The distinction between jiva and sakshi aligns with neuroscience’s own discoveries—the experiential “I” is fluid, constructed by the brain, reconstructed moment by moment. The “I” of ten years ago and the “I” of today—the body has changed, the mind has changed, memory has changed, values have changed—so which “I” is real? Advaita welcomes this question and goes one step further: beneath all these shifting “I”s, before them, in the background—there is a consciousness that is itself never constructed, never changes, and persists even in dreamless sleep. That is you—eternal, unchanging, free. Liberation surely comes through transcending the ordinary method of knowing, which destroys the vast ocean of the cycle of birth and death and leads toward the wisdom of supreme freedom.

Prayer of Silence

This writing has pointed, with the help of certain words, toward that truth which lies beyond words. Like a finger pointing at the moon—the finger is not the moon, yet without the finger the gaze would not turn that way. These words are the finger—the moon is within you, burning always. In this very moment, as you read these words, that awareness which is reading, understanding, thinking—that itself is the Brahman this entire writing has spoken of. You need go nowhere. The moon is not in the sky—the moon is in your eye, in your consciousness, within you.

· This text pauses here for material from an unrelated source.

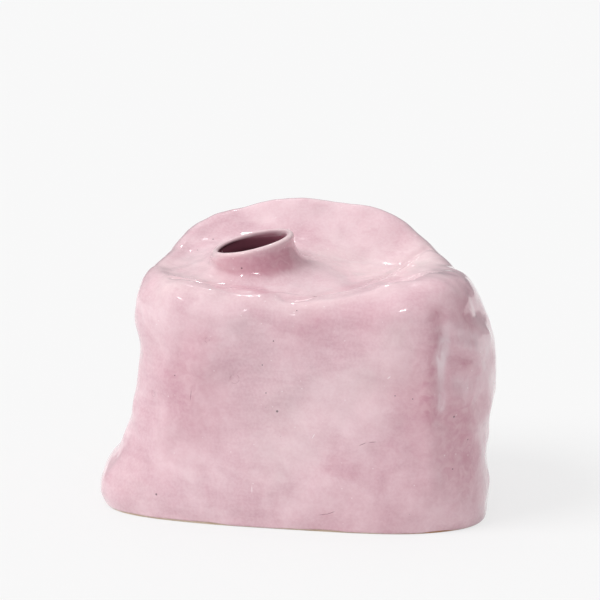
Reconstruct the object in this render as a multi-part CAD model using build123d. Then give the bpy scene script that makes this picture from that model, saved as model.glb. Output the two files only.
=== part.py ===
from build123d import *
import math
import os

# Pillow vase: a hand-built stoneware vase, made of rolled clay slabs that are luted
# together along coiled seams, with a short neck left of the middle of a dished top.
# The front faces -Y, +Z is up, and the origin is under the body on the surface it stands on.

os.makedirs("parts", exist_ok=True)

# Size of the body
body_width = 240.0
body_depth = 152.0
body_height = 182.0

# Thickness of the clay
slab_thickness = 6.2
floor_thickness = 7.0
neck_wall = 4.0

# The neck, measured at its mouth: it stands left of the middle on the sloping top, close
# behind the front ridge and higher, and its mouth is tilted up to the right and the back
neck_radius = 25.5
neck_length = 11.0
neck_aside_share = 0.106
neck_gap = 7.0
neck_foot_rise = 6.5
foot_tilt = 8.0
mouth_tilt = 13.0
mouth_back_tilt = 4.0
oval_share = 0.94
rim_rounding = 1.5

# Soft clay coils pressed into the seams, and the one that blends the neck into the top
coil_width = 7.0
coil_height = 9.0
root_coil_height = 3.2

# Depth of the seam between walls and top, below the ridge
seam_drop = 20.0

# How far cutting shapes run past what they cut
overrun = 12.0

# Stations round the body, counter-clockwise from the front: place as shares of the
# body's width and depth, and height of the ridge above it as a share of the height.
STATION_SHARES = {
    "front": (0.000, -0.490, 0.805),
    "front, towards the right": (0.260, -0.490, 0.810),
    "front right": (0.440, -0.370, 0.825),
    "right": (0.500, -0.025, 0.820),
    "back right": (0.400, 0.305, 0.845),
    "back, towards the right": (0.225, 0.480, 0.943),
    "back": (0.000, 0.507, 0.980),
    "back, towards the left": (-0.233, 0.475, 0.937),
    "back left": (-0.408, 0.310, 0.890),
    "left": (-0.490, -0.025, 0.824),
    "front left": (-0.440, -0.325, 0.806),
    "front, towards the left": (-0.250, -0.460, 0.804),
}

# Levels up the walls: share of the ridge's height, and how far the front, right, back
# and left sides stand out from the stations, as shares of the body's width.
WALL_SHARES = (
    (0.000, -0.004, -0.018, -0.004, -0.004),
    (0.040, 0.000, -0.014, 0.000, 0.004),
    (0.120, 0.004, -0.014, 0.004, 0.008),
    (0.240, 0.000, -0.018, 0.000, -0.034),
    (0.400, -0.004, -0.012, -0.008, -0.086),
    (0.550, -0.004, 0.000, -0.012, -0.118),
    (0.700, 0.000, -0.006, -0.016, -0.123),
    (0.830, 0.000, -0.030, -0.025, -0.106),
    (0.920, -0.012, -0.056, -0.042, -0.112),
    (0.975, -0.042, -0.082, -0.066, -0.126),
    (1.000, -0.084, -0.130, -0.100, -0.150),
)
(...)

The ultimate teaching of Advaita in perfect simplicity: what you seek is yourself. The seeker and the sought are one.

The river discovers itself in the ocean—it was always water; only the form differed. You have always been Brahman—only the belief “I am this body, this mind, this name” has confined you. When that belief falls away—and it will fall away, for falsehood cannot endure forever—what remains is your primordial, eternal, boundless nature. And that nature exists in this very moment—in this breath, in this silence, in this heartbeat. Only notice. Only pause—and what has always been will reveal itself. For truth is never discovered—truth is always here; one need only recognize the false, and the false vanishes the moment it is seen.